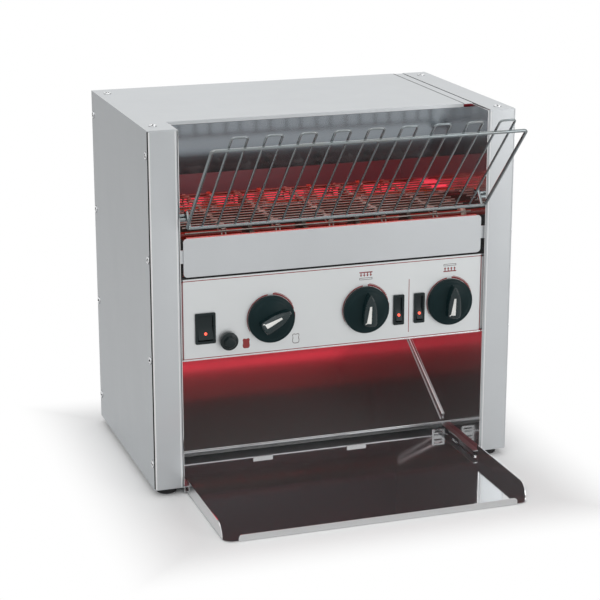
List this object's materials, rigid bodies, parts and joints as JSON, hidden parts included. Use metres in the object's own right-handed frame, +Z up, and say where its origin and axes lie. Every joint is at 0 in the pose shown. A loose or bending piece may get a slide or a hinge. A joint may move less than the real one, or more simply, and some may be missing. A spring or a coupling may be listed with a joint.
{
  "type": "conveyor toaster",
  "caption": "Counter-top conveyor toaster: stainless housing with wire feed rack, driven wire belt oven, knob and rocker panel, discharge slide and pull-out tray.",
  "frame": {"origin": "middle of the whole object's bounding box in X and Y, on the surface that the feet stand on", "axes": "+X to the right seen from the front, +Y to the back, +Z up; the tray reaches out towards -Y"},
  "size_m": [0.4636, 0.459, 0.461],
  "materials": {
    "satin_steel": "satin brushed stainless",
    "polished_steel": "mirror-polished stainless",
    "panel_steel": "fine satin stainless with printed border and dial marks",
    "chrome_wire": "bright chromed wire",
    "zinc_steel": "zinc-plated steel",
    "belt_wire": "heat-dulled stainless wire",
    "chain_steel": "oiled steel",
    "heater_quartz": "quartz sheath over a glowing element",
    "ceramic": "off-white ceramic",
    "bronze": "sintered bronze",
    "motor_paint": "dark painted castings",
    "black_plastic": "fine-grained black",
    "knob_plastic": "near-black with a soft shine",
    "white_ink": "white",
    "lamp_red": "clear red lens",
    "panel_print": "dark red and grey marks printed on the control panel",
    "foot_rubber": "matte black",
    "gland_rubber": "matte black"
  },
  "bodies": {
    "housing": {"base_pan": "satin_steel", "left_side_panel": "satin_steel", "right_side_cover": "satin_steel", "back_panel": "satin_steel", "top_cover": "satin_steel", "left_front_column": "satin_steel", "right_front_column": "satin_steel", "left_inner_wall": "polished_steel", "right_inner_wall": "polished_steel", "upper_baffle": "polished_steel", "upper_reflector": "polished_steel", "lower_reflector": "polished_steel", "rear_guide": "polished_steel", "discharge_slide": "polished_steel", "front_cover": "satin_steel", "control_panel": "panel_steel", "control_box": "satin_steel", "belt_support": "zinc_steel", "upper_heaters": "heater_quartz", "lower_heaters": "heater_quartz", "heater_bushes": "ceramic", "shaft_bushes": "bronze", "idler_tensioners": "zinc_steel", "gearmotor": "motor_paint", "terminal_block": "ceramic", "cable_gland": "gland_rubber", "fan_frame": "black_plastic", "rack_pins": "zinc_steel", "tray_rails": "satin_steel", "feet": "foot_rubber", "cover_screws": "zinc_steel", "power_switch": "black_plastic", "heat_switches": "black_plastic", "speed_control": "zinc_steel", "heat_regulators": "zinc_steel", "reset_thermostat": "zinc_steel", "conveyor_belt": "belt_wire", "drive_chain": "chain_steel"},
    "speed_dial": {"speed_knob": "knob_plastic", "speed_pointer": "white_ink"},
    "upper_heat_dial": {"upper_heat_knob": "knob_plastic", "upper_heat_pointer": "white_ink"},
    "lower_heat_dial": {"lower_heat_knob": "knob_plastic", "lower_heat_pointer": "white_ink"},
    "power_key": {"power_rocker": "black_plastic", "power_lamp": "lamp_red"},
    "upper_heat_key": {"upper_heat_rocker": "black_plastic", "upper_heat_lamp": "lamp_red"},
    "lower_heat_key": {"lower_heat_rocker": "black_plastic", "lower_heat_lamp": "lamp_red"},
    "reset_button": {"reset_cap": "black_plastic"},
    "belt_drive": {"drive_shaft": "zinc_steel", "belt_sprockets": "zinc_steel", "shaft_chainwheel": "zinc_steel"},
    "belt_idler": {"idler_roller": "zinc_steel"},
    "motor_output": {"motor_chainwheel": "zinc_steel"},
    "cooling_fan": {"fan_impeller": "black_plastic"},
    "crumb_tray": {"outfeed_tray": "polished_steel"},
    "loading_rack": {"feed_rack": "chrome_wire"}
  },
  "joints": [
    {"name": "speed_knob_turn", "type": "hinge", "parent": "housing", "child": "speed_dial", "pos_m": [-0.082, -0.0675, 0.21], "axis": [0, 1, 0], "range_deg": [-195, 75]},
    {"name": "upper_heat_knob_turn", "type": "hinge", "parent": "housing", "child": "upper_heat_dial", "pos_m": [0.039, -0.0675, 0.21], "axis": [0, 1, 0], "range_deg": [0, 300]},
    {"name": "lower_heat_knob_turn", "type": "hinge", "parent": "housing", "child": "lower_heat_dial", "pos_m": [0.149, -0.0675, 0.21], "axis": [0, 1, 0], "range_deg": [0, 300]},
    {"name": "power_rocker_tip", "type": "hinge", "parent": "housing", "child": "power_key", "pos_m": [-0.1635, -0.0645, 0.2055], "axis": [1, 0, 0], "range_deg": [0, 16]},
    {"name": "upper_heat_rocker_tip", "type": "hinge", "parent": "housing", "child": "upper_heat_key", "pos_m": [0.082, -0.0645, 0.2055], "axis": [1, 0, 0], "range_deg": [0, 16]},
    {"name": "lower_heat_rocker_tip", "type": "hinge", "parent": "housing", "child": "lower_heat_key", "pos_m": [0.109, -0.0645, 0.2055], "axis": [1, 0, 0], "range_deg": [0, 16]},
    {"name": "reset_press", "type": "slide", "parent": "housing", "child": "reset_button", "axis": [0, 1, 0], "range_m": [0, 0.0025], "stiffness_N_per_m": 300},
    {"name": "drive_spin", "type": "hinge", "parent": "housing", "child": "belt_drive", "pos_m": [0, 0.1256, 0.30179], "axis": [1, 0, 0], "continuous": true, "deforming": ["conveyor_belt", "drive_chain"]},
    {"name": "idler_spin", "type": "hinge", "parent": "housing", "child": "belt_idler", "pos_m": [0, -0.0395, 0.30179], "axis": [1, 0, 0], "continuous": true},
    {"name": "motor_spin", "type": "hinge", "parent": "housing", "child": "motor_output", "pos_m": [0, 0.1763, 0.0427], "axis": [1, 0, 0], "continuous": true},
    {"name": "fan_spin", "type": "hinge", "parent": "housing", "child": "cooling_fan", "pos_m": [-0.0865, 0.1603, 0.02], "axis": [0, 0, 1], "continuous": true},
    {"name": "tray_slide", "type": "slide", "parent": "housing", "child": "crumb_tray", "axis": [0, -1, 0], "range_m": [0, 0.1]},
    {"name": "rack_lift", "type": "slide", "parent": "housing", "child": "loading_rack", "axis": [0, 0, 1], "range_m": [0, 0.02]}
  ],
  "couplings": [
    {"joint": "idler_spin", "follows": "drive_spin", "ratio": 1},
    {"joint": "motor_spin", "follows": "drive_spin", "ratio": 1}
  ]
}
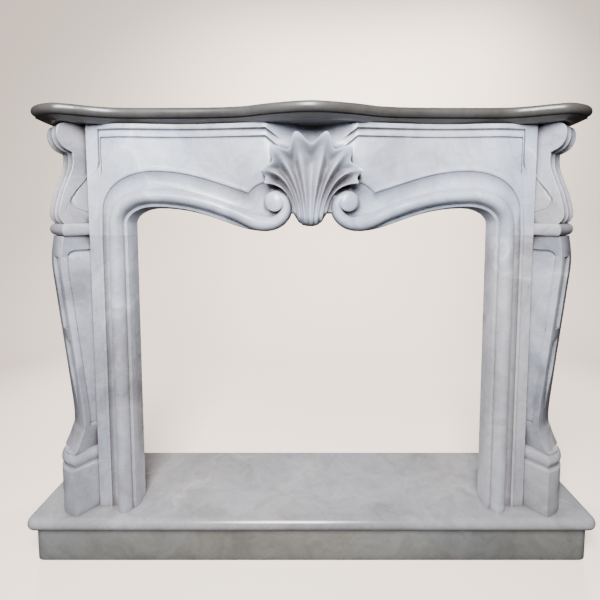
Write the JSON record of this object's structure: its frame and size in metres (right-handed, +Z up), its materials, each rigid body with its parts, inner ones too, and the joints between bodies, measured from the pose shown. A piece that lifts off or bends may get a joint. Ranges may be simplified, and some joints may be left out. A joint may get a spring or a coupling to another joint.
{
  "type": "fireplace mantel",
  "caption": "Carved marble fireplace mantel with a serpentine shelf, canted scroll legs, an arched frieze with volutes and a scallop shell, and a raised hearth.",
  "frame": {"origin": "middle of the riser's underside, at floor level", "axes": "+X to the viewer's right, the front faces -Y, the wall is on +Y, +Z up"},
  "size_m": [1.5908, 0.3775, 1.252],
  "materials": {
    "marble": "polished",
    "marble_shelf": "polished",
    "marble_riser": "honed"
  },
  "bodies": {
    "root": {"hearth_riser": "marble_riser", "hearth_slab": "marble", "left_jamb": "marble", "left_leg": "marble", "left_console": "marble", "right_jamb": "marble", "right_leg": "marble", "right_console": "marble", "frieze": "marble", "shelf": "marble_shelf"}
  },
  "joints": []
}
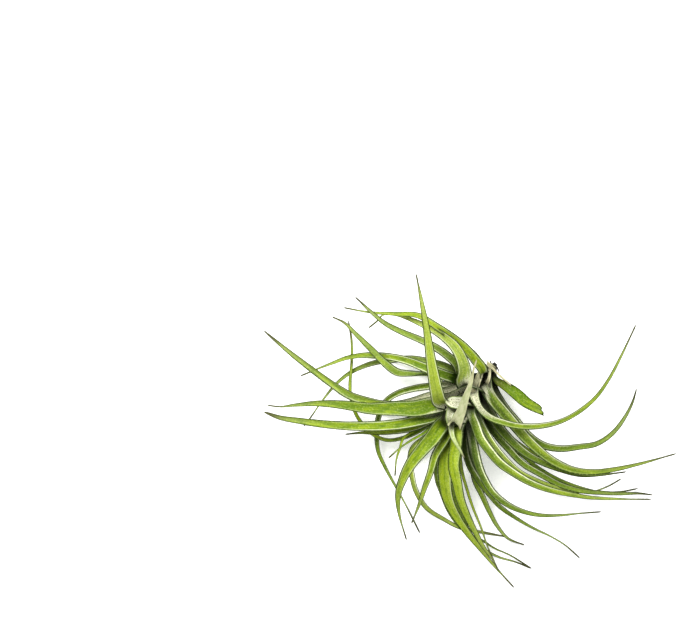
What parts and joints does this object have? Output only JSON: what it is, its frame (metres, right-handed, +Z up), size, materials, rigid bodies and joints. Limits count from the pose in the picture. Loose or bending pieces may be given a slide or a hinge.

> _THE REQUEST_
From the records above, extract everything verbatim.

> _ANSWER TO THIS EXERCISE_
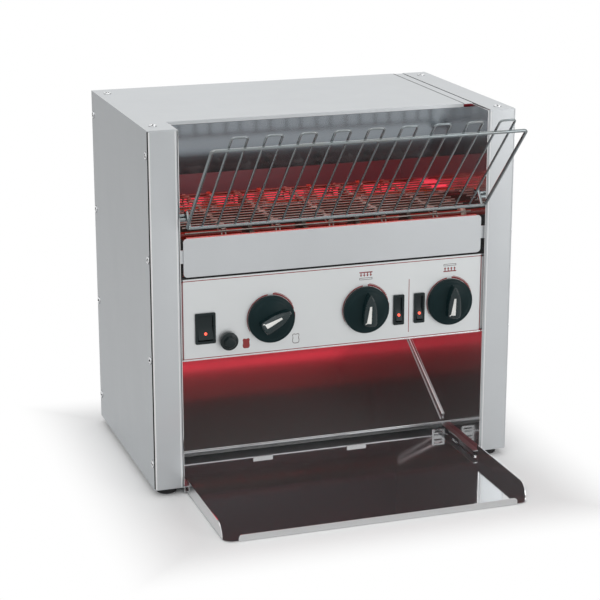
List this object's materials, rigid bodies, parts and joints as JSON, hidden parts included. Use metres in the object's own right-handed frame, +Z up, and say where its origin and axes lie. Every joint is at 0 in the pose shown. A loose or bending piece may get a slide or a hinge. A joint may move less than the real one, or more simply, and some may be missing. A spring or a coupling may be listed with a joint.
{
  "type": "conveyor toaster",
  "caption": "Counter-top conveyor toaster: stainless housing with wire feed rack, driven wire belt oven, knob and rocker panel, discharge slide and pull-out tray.",
  "frame": {"origin": "middle of the whole object's bounding box in X and Y, on the surface that the feet stand on", "axes": "+X to the right seen from the front, +Y to the back, +Z up; the tray reaches out towards -Y"},
  "size_m": [0.4636, 0.459, 0.461],
  "materials": {
    "satin_steel": "satin brushed stainless",
    "polished_steel": "mirror-polished stainless",
    "panel_steel": "fine satin stainless with printed border and dial marks",
    "chrome_wire": "bright chromed wire",
    "zinc_steel": "zinc-plated steel",
    "belt_wire": "heat-dulled stainless wire",
    "chain_steel": "oiled steel",
    "heater_quartz": "quartz sheath over a glowing element",
    "ceramic": "off-white ceramic",
    "bronze": "sintered bronze",
    "motor_paint": "dark painted castings",
    "black_plastic": "fine-grained black",
    "knob_plastic": "near-black with a soft shine",
    "white_ink": "white",
    "lamp_red": "clear red lens",
    "panel_print": "dark red and grey marks printed on the control panel",
    "foot_rubber": "matte black",
    "gland_rubber": "matte black"
  },
  "bodies": {
    "housing": {"base_pan": "satin_steel", "left_side_panel": "satin_steel", "right_side_cover": "satin_steel", "back_panel": "satin_steel", "top_cover": "satin_steel", "left_front_column": "satin_steel", "right_front_column": "satin_steel", "left_inner_wall": "polished_steel", "right_inner_wall": "polished_steel", "upper_baffle": "polished_steel", "upper_reflector": "polished_steel", "lower_reflector": "polished_steel", "rear_guide": "polished_steel", "discharge_slide": "polished_steel", "front_cover": "satin_steel", "control_panel": "panel_steel", "control_box": "satin_steel", "belt_support": "zinc_steel", "upper_heaters": "heater_quartz", "lower_heaters": "heater_quartz", "heater_bushes": "ceramic", "shaft_bushes": "bronze", "idler_tensioners": "zinc_steel", "gearmotor": "motor_paint", "terminal_block": "ceramic", "cable_gland": "gland_rubber", "fan_frame": "black_plastic", "rack_pins": "zinc_steel", "tray_rails": "satin_steel", "feet": "foot_rubber", "cover_screws": "zinc_steel", "power_switch": "black_plastic", "heat_switches": "black_plastic", "speed_control": "zinc_steel", "heat_regulators": "zinc_steel", "reset_thermostat": "zinc_steel", "conveyor_belt": "belt_wire", "drive_chain": "chain_steel"},
    "speed_dial": {"speed_knob": "knob_plastic", "speed_pointer": "white_ink"},
    "upper_heat_dial": {"upper_heat_knob": "knob_plastic", "upper_heat_pointer": "white_ink"},
    "lower_heat_dial": {"lower_heat_knob": "knob_plastic", "lower_heat_pointer": "white_ink"},
    "power_key": {"power_rocker": "black_plastic", "power_lamp": "lamp_red"},
    "upper_heat_key": {"upper_heat_rocker": "black_plastic", "upper_heat_lamp": "lamp_red"},
    "lower_heat_key": {"lower_heat_rocker": "black_plastic", "lower_heat_lamp": "lamp_red"},
    "reset_button": {"reset_cap": "black_plastic"},
    "belt_drive": {"drive_shaft": "zinc_steel", "belt_sprockets": "zinc_steel", "shaft_chainwheel": "zinc_steel"},
    "belt_idler": {"idler_roller": "zinc_steel"},
    "motor_output": {"motor_chainwheel": "zinc_steel"},
    "cooling_fan": {"fan_impeller": "black_plastic"},
    "crumb_tray": {"outfeed_tray": "polished_steel"},
    "loading_rack": {"feed_rack": "chrome_wire"}
  },
  "joints": [
    {"name": "speed_knob_turn", "type": "hinge", "parent": "housing", "child": "speed_dial", "pos_m": [-0.082, -0.0675, 0.21], "axis": [0, 1, 0], "range_deg": [-195, 75]},
    {"name": "upper_heat_knob_turn", "type": "hinge", "parent": "housing", "child": "upper_heat_dial", "pos_m": [0.039, -0.0675, 0.21], "axis": [0, 1, 0], "range_deg": [0, 300]},
    {"name": "lower_heat_knob_turn", "type": "hinge", "parent": "housing", "child": "lower_heat_dial", "pos_m": [0.149, -0.0675, 0.21], "axis": [0, 1, 0], "range_deg": [0, 300]},
    {"name": "power_rocker_tip", "type": "hinge", "parent": "housing", "child": "power_key", "pos_m": [-0.1635, -0.0645, 0.2055], "axis": [1, 0, 0], "range_deg": [0, 16]},
    {"name": "upper_heat_rocker_tip", "type": "hinge", "parent": "housing", "child": "upper_heat_key", "pos_m": [0.082, -0.0645, 0.2055], "axis": [1, 0, 0], "range_deg": [0, 16]},
    {"name": "lower_heat_rocker_tip", "type": "hinge", "parent": "housing", "child": "lower_heat_key", "pos_m": [0.109, -0.0645, 0.2055], "axis": [1, 0, 0], "range_deg": [0, 16]},
    {"name": "reset_press", "type": "slide", "parent": "housing", "child": "reset_button", "axis": [0, 1, 0], "range_m": [0, 0.0025], "stiffness_N_per_m": 300},
    {"name": "drive_spin", "type": "hinge", "parent": "housing", "child": "belt_drive", "pos_m": [0, 0.1256, 0.30179], "axis": [1, 0, 0], "continuous": true, "deforming": ["conveyor_belt", "drive_chain"]},
    {"name": "idler_spin", "type": "hinge", "parent": "housing", "child": "belt_idler", "pos_m": [0, -0.0395, 0.30179], "axis": [1, 0, 0], "continuous": true},
    {"name": "motor_spin", "type": "hinge", "parent": "housing", "child": "motor_output", "pos_m": [0, 0.1763, 0.0427], "axis": [1, 0, 0], "continuous": true},
    {"name": "fan_spin", "type": "hinge", "parent": "housing", "child": "cooling_fan", "pos_m": [-0.0865, 0.1603, 0.02], "axis": [0, 0, 1], "continuous": true},
    {"name": "tray_slide", "type": "slide", "parent": "housing", "child": "crumb_tray", "axis": [0, -1, 0], "range_m": [0, 0.1]},
    {"name": "rack_lift", "type": "slide", "parent": "housing", "child": "loading_rack", "axis": [0, 0, 1], "range_m": [0, 0.02]}
  ],
  "couplings": [
    {"joint": "idler_spin", "follows": "drive_spin", "ratio": 1},
    {"joint": "motor_spin", "follows": "drive_spin", "ratio": 1}
  ]
}
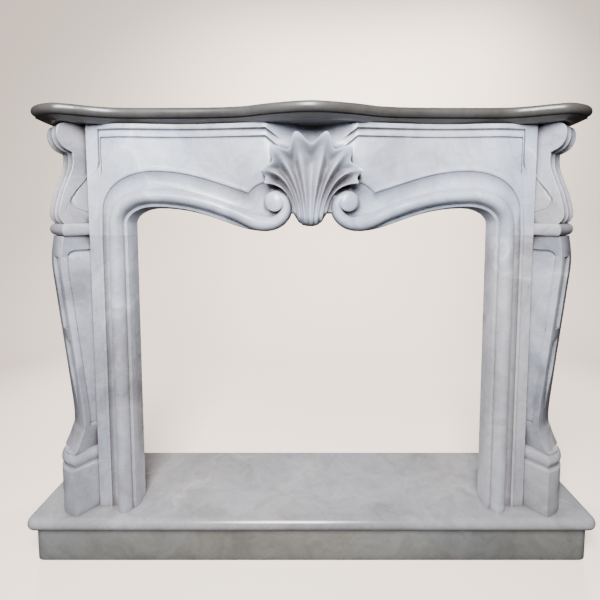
Write the JSON record of this object's structure: its frame and size in metres (right-handed, +Z up), its materials, each rigid body with its parts, inner ones too, and the joints between bodies, measured from the pose shown. A piece that lifts off or bends may get a joint. Ranges may be simplified, and some joints may be left out. A joint may get a spring or a coupling to another joint.
{
  "type": "fireplace mantel",
  "caption": "Carved marble fireplace mantel with a serpentine shelf, canted scroll legs, an arched frieze with volutes and a scallop shell, and a raised hearth.",
  "frame": {"origin": "middle of the riser's underside, at floor level", "axes": "+X to the viewer's right, the front faces -Y, the wall is on +Y, +Z up"},
  "size_m": [1.5908, 0.3775, 1.252],
  "materials": {
    "marble": "polished",
    "marble_shelf": "polished",
    "marble_riser": "honed"
  },
  "bodies": {
    "root": {"hearth_riser": "marble_riser", "hearth_slab": "marble", "left_jamb": "marble", "left_leg": "marble", "left_console": "marble", "right_jamb": "marble", "right_leg": "marble", "right_console": "marble", "frieze": "marble", "shelf": "marble_shelf"}
  },
  "joints": []
}
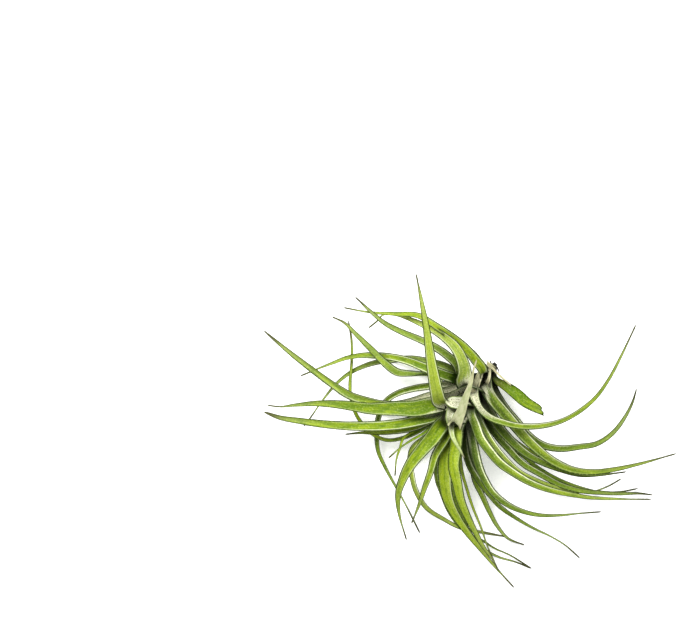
What parts and joints does this object have? Output only JSON: what it is, its frame (metres, right-handed, +Z up), size, materials, rigid bodies and joints. Limits count from the pose in the picture. Loose or bending pieces may be given a slide or a hinge.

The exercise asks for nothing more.